Face aux hommes politiques : méfiance
Soucieux de la fiabilité de leur information, les directeurs des services de renseignement sont aussi très prudents face aux autorités politiques américaines dont ils ne veulent pas subir les pressions. Au mois d’août, le directeur national des services de renseignement annonce à George Bush que ses services ont de nouvelles informations. Mais aucune précision ne lui est fournie. Et il semble qu’il n’en demande pas. A trois reprises, la divulgation du rapport au niveau gouvernemental est reportée. Finalement, c’est seulement dans la deuxième quinzaine du mois de novembre que le vice-président, Dick Cheney, prend connaissance de l’essentiel du contenu de ce nouveau rapport. Sont aussi mis dans la confidence, le conseiller national à la sécurité Stephen Hadley et quelques autres hauts fonctionnaires.

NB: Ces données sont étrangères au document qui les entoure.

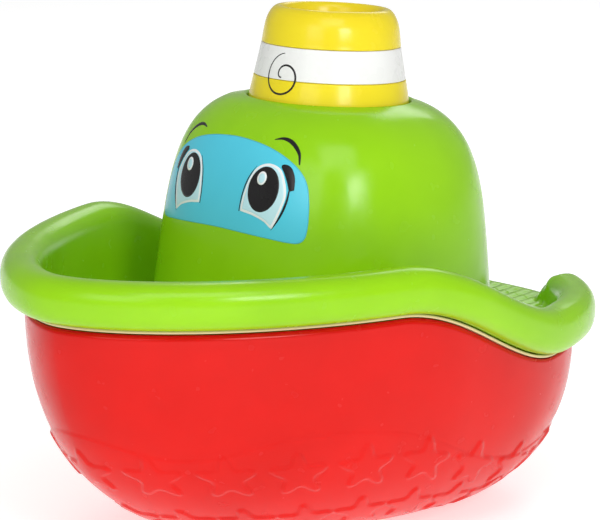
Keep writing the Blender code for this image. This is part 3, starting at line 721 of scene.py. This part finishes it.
# %% Eyes and brows
def eye(side, name):
    """Sclera with a white edge, pupil, highlight, lash and fine outlines, mirrored by side = 1 or -1."""
    centre = np.array([16.1, 110.0])

    def flat(points):
        return np.array(points, dtype=float) * [side, 1.0] + centre * [side, 1.0]

    white = flat([
        (0.4, 7.6), (4.3, 6.4), (6.6, 3.2), (7.9, -0.8), (7.4, -4.6), (5.6, -10.4), (4.6, -10.9),
        (2.0, -9.2), (-2.4, -7.8), (-6.2, -7.2), (-7.1, -6.6), (-6.9, -2.4), (-5.6, 3.0), (-3.4, 6.4),
    ])
    rim = smooth_loop(white, 150)
    ink_patch(name + "_white", rim, 0.10, WHITE_INK)
    sclera = flat([
        (0.4, 7.0), (3.9, 5.9), (6.0, 2.9), (7.2, -0.9), (6.7, -4.5), (5.0, -9.6), (4.3, -10.0),
        (1.9, -8.5), (-2.4, -7.1), (-5.9, -6.5), (-6.4, -6.0), (-6.2, -2.3), (-5.0, 2.8), (-3.0, 5.9),
    ])
    ink_patch(name + "_sclera", smooth_loop(sclera, 150), 0.13, PALE_INK)
    turn = np.linspace(0.0, 2.0 * math.pi, 96, endpoint=False)

    def oval(half_width, half_height, shift=(0.0, 0.0)):
        ring = np.stack([half_width * np.cos(turn), half_height * np.sin(turn)], axis=-1)
        return ring + centre * [side, 1.0] + shift

    ink_patch(name + "_pupil", oval(5.4, 6.7), 0.17, BLACK_INK)
    ink_patch(name + "_gleam_ring", oval(1.65, 2.0, (-1.1, 3.2)), 0.20, WHITE_INK, rings=5)
    ink_patch(name + "_gleam", oval(1.1, 1.4, (-1.1, 3.2)), 0.22, PALE_INK, rings=5)
    lash = smooth_path(flat([(4.5, 7.4), (6.6, 6.2), (8.3, 3.6), (9.3, 0.4)]), 40)
    ink_stroke(name + "_lash", lash, taper(40, 1.45, 0.25, 0.75), 0.16, BLACK_INK)
    outer = smooth_path(flat([(8.6, 1.2), (8.4, -3.0), (7.2, -7.2), (4.9, -11.6)]), 40)
    ink_stroke(name + "_outer_line", outer, taper(40, 0.42, 0.2, 0.0), 0.14, BLACK_INK)
    inner = smooth_path(flat([(-4.0, 6.6), (-6.2, 2.4), (-7.3, -2.6), (-7.5, -7.2)]), 40)
    ink_stroke(name + "_inner_line", inner, taper(40, 0.26, 0.0, 0.2), 0.14, BLACK_INK)
    arch = [(15.0, 124.3), (17.6, 124.8), (20.2, 124.3), (22.6, 122.9), (24.6, 120.8), (25.7, 117.9)]
    brow = smooth_path(np.array(arch) * [side, 1.0], 60)
    ink_stroke(name + "_brow", brow, taper(60, 0.52, 0.08, 0.16), 0.07, BLACK_INK)


eye(1.0, "port_eye")
eye(-1.0, "starboard_eye")

# %% [markdown]
# ## Swirl on the funnel
# A thin spiral is printed across the white band. It is a curve in two flat directions, distance
# round the cone and height, and the radius grows as a power of the turn. The same stroke helper
# lays it on the cone instead of the cabin.


# %% Make the swirl
def cone_front(around, height):
    """Point of the cone at an arc length round it and a height along the axis."""
    radius = funnel_radius(height)
    return pump_point(radius, height, around / 23.5)


share = np.linspace(0.0, 1.0, 170)
spin = np.radians(205.0 - 470.0 * share)
reach = 0.7 + 6.3 * share**0.62
swirl = np.stack([2.3 + reach * np.cos(spin), 138.7 + reach * np.sin(spin)], axis=-1)
ink_stroke(
    "funnel_swirl", swirl, taper(170, 0.34, 0.20, 0.12), 0.08, BLACK_INK,
    place=cone_front, body="plunger",
)

# %% [markdown]
# ## Return spring
# The spring sits between the cylinder's cap and the underside of the dish, and it has to shorten
# when the funnel is pressed. It is a round wire carried along a helix.

# %% Make the return spring
SPRING_R, WIRE_R, SPRING_TURNS = 9.2, 0.7, 7
SPRING_LOW, SPRING_HIGH = 111.1, 147.92
along = np.linspace(0.0, 1.0, SPRING_TURNS * 48 + 1)
coil = 2.0 * math.pi * SPRING_TURNS * along
height = SPRING_LOW + (SPRING_HIGH - SPRING_LOW) * along
turn = np.linspace(0.0, 2.0 * math.pi, 14, endpoint=False)
wire = WIRE_R * np.concatenate([[0.0], np.ones(len(along)), [0.0]])
coil, height = [np.concatenate([value[:1], value, value[-1:]]) for value in (coil, height)]
radius = SPRING_R + wire[:, None] * np.cos(turn)[None, :]
spring_grid = pump_point(radius, height[:, None] + wire[:, None] * np.sin(turn)[None, :], coil[:, None])
spring = piece("coil_spring", spring_grid, False, True, "boat", STEEL)
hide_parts("return_spring")
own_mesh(spring)

# %% [markdown]
# ## Parts that stay as solids
# Pump, valves, screws and ballast sit inside. Their solid shapes are right, so they only
# receive a finish: milky natural plastic, white plastic, rubber or steel.

# %% Finish the inner parts
INNER = {
    "pump_stem": MILKY, "pump_cylinder": MILKY, "cylinder_cap": MILKY, "piston": WHITE, "outlet_ball": WHITE,
    "foot_valve": WHITE, "inlet_ball": WHITE, "piston_seal": BLACK_RUBBER, "intake_seal": BLACK_RUBBER,
    "intake_strainer": BLACK_RUBBER, "cap_screw_1": STEEL, "cap_screw_2": STEEL,
    "cap_screw_3": STEEL, "ballast": STEEL,
}
for node, material in INNER.items():
    mesh = CAD_NODES[node].data
    mesh.materials.clear()
    mesh.materials.append(material)
print("inner parts finished:", len(INNER))

# %% [markdown]
# ## Floor, light and camera
# The boat stands on a pale floor that runs out of view and glows a little, so that it stays white
# without flooding the boat. A softbox ahead of the bow and one on the port side give the soft panes
# seen in the plastic, a panel high in front fills the top, and one behind lights the far side. The
# camera is far off with a long lens, so the toy shows little perspective.


# %% Stage
def flat_panel(name, size, height):
    """A square in the floor plane."""
    half = 0.5 * size
    corners = [(-half, -half, height), (half, -half, height), (half, half, height), (-half, half, height)]
    mesh = bpy.data.meshes.new(name)
    mesh.from_pydata(corners, [], [(0, 1, 2, 3)])
    obj = bpy.data.objects.new(name, mesh)
    bpy.context.scene.collection.objects.link(obj)
    return obj


floor = flat_panel("floor", 12.0, -0.0002)
PALE_FLOOR = finish(
    "pale_floor", (0.86, 0.86, 0.86), (0.84, 0.84, 0.84),
    rough=(0.6, 0.7), ripple=0.0, scale=3.0,
)
floor.data.materials.append(PALE_FLOOR)
glow = PALE_FLOOR.node_tree.nodes["Principled BSDF"]
glow.inputs["Emission Color"].default_value = (1.0, 1.0, 1.0, 1.0)
glow.inputs["Emission Strength"].default_value = 0.55


def softbox(name, azimuth, elevation, distance, width, height, power):
    """Area light that looks at the cabin; azimuth 90 is ahead of the bow and 180 is to port."""
    az, el = math.radians(azimuth), math.radians(elevation)
    back = np.array([math.sin(az) * math.cos(el), -math.cos(az) * math.cos(el), math.sin(el)])
    light = bpy.data.lights.new(name, "AREA")
    light.shape = "RECTANGLE"
    light.size, light.size_y = width, height
    light.energy = power
    obj = bpy.data.objects.new(name, light)
    obj.location = np.array([0.0, 0.0, 0.08]) + back * distance
    obj.rotation_euler = (math.radians(90.0 - elevation), 0.0, az)
    bpy.context.scene.collection.objects.link(obj)
    return obj


softbox("key_softbox", 105.0, 27.0, 1.0, 0.48, 0.42, 1.5)
softbox("quarter_softbox", 158.0, 24.0, 1.0, 0.30, 0.26, 3.0)
softbox("front_panel", 138.0, 50.0, 1.2, 0.70, 0.50, 3.2)
softbox("far_panel", 300.0, 35.0, 1.2, 0.60, 0.50, 2.2)
world = bpy.data.worlds.new("studio")
world.use_nodes = True
world.node_tree.nodes["Background"].inputs["Color"].default_value = (1.0, 1.0, 1.0, 1.0)
world.node_tree.nodes["Background"].inputs["Strength"].default_value = 0.38
bpy.context.scene.world = world
bpy.context.scene.view_settings.view_transform = "Standard"

# %% Camera
CAMERA_AZIMUTH, CAMERA_ELEVATION, CAMERA_DISTANCE = 134.0, 12.76, 0.932
az, el = math.radians(CAMERA_AZIMUTH), math.radians(CAMERA_ELEVATION)
camera_data = bpy.data.cameras.new("camera")
camera_data.sensor_width = 36.0
camera_data.lens = 179.5
camera_data.shift_x = 0.0133
camera_data.shift_y = 0.0056
camera_data.clip_end = 50.0
camera = bpy.data.objects.new("camera", camera_data)
back = np.array([math.sin(az) * math.cos(el), -math.cos(az) * math.cos(el), math.sin(el)])
camera.location = np.array([-0.0028, 0.0, 0.08]) + back * CAMERA_DISTANCE
camera.rotation_euler = (math.radians(90.0 - CAMERA_ELEVATION), 0.0, az)
bpy.context.scene.collection.objects.link(camera)
bpy.context.scene.camera = camera
print("camera at", [round(value, 3) for value in camera.location])

# %% [markdown]
# ## Finish

# %% Finish
bpy.context.view_layer.update()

Dès lors se pose la question de la divulgation de ce rapport qui contredit de manière flagrante la politique de George Bush pour lequel l’Iran fait partie de l’« axe du mal » et qui a même évoqué l’éventualité d’une troisième guerre mondiale pour s’opposer aux mollahs de Téhéran.
L’administration républicaine, en particulier le vice-président, est hostile à la publication de ces informations. Mais le secrétaire à la Défense, Robert Gates, y est favorable. Et le leader démocrate au Sénat, Harry Reid, jette tout son poids dans la bataille. Il fait valoir que la mise au secret de ce document n’évitera pas les fuites qui seraient politiquement très coûteuses pour le président Bush, dont le crédit est déjà très atteint. D’où la conférence de presse de dimanche 2 décembre et l’annonce faite au monde « l’Iran ne prépare pas d’arme nucléaire » mais pourrait le faire.
Mohammed al-Baradeï est soulagé, voilà enfin un rapport compatible avec sa propre évaluation.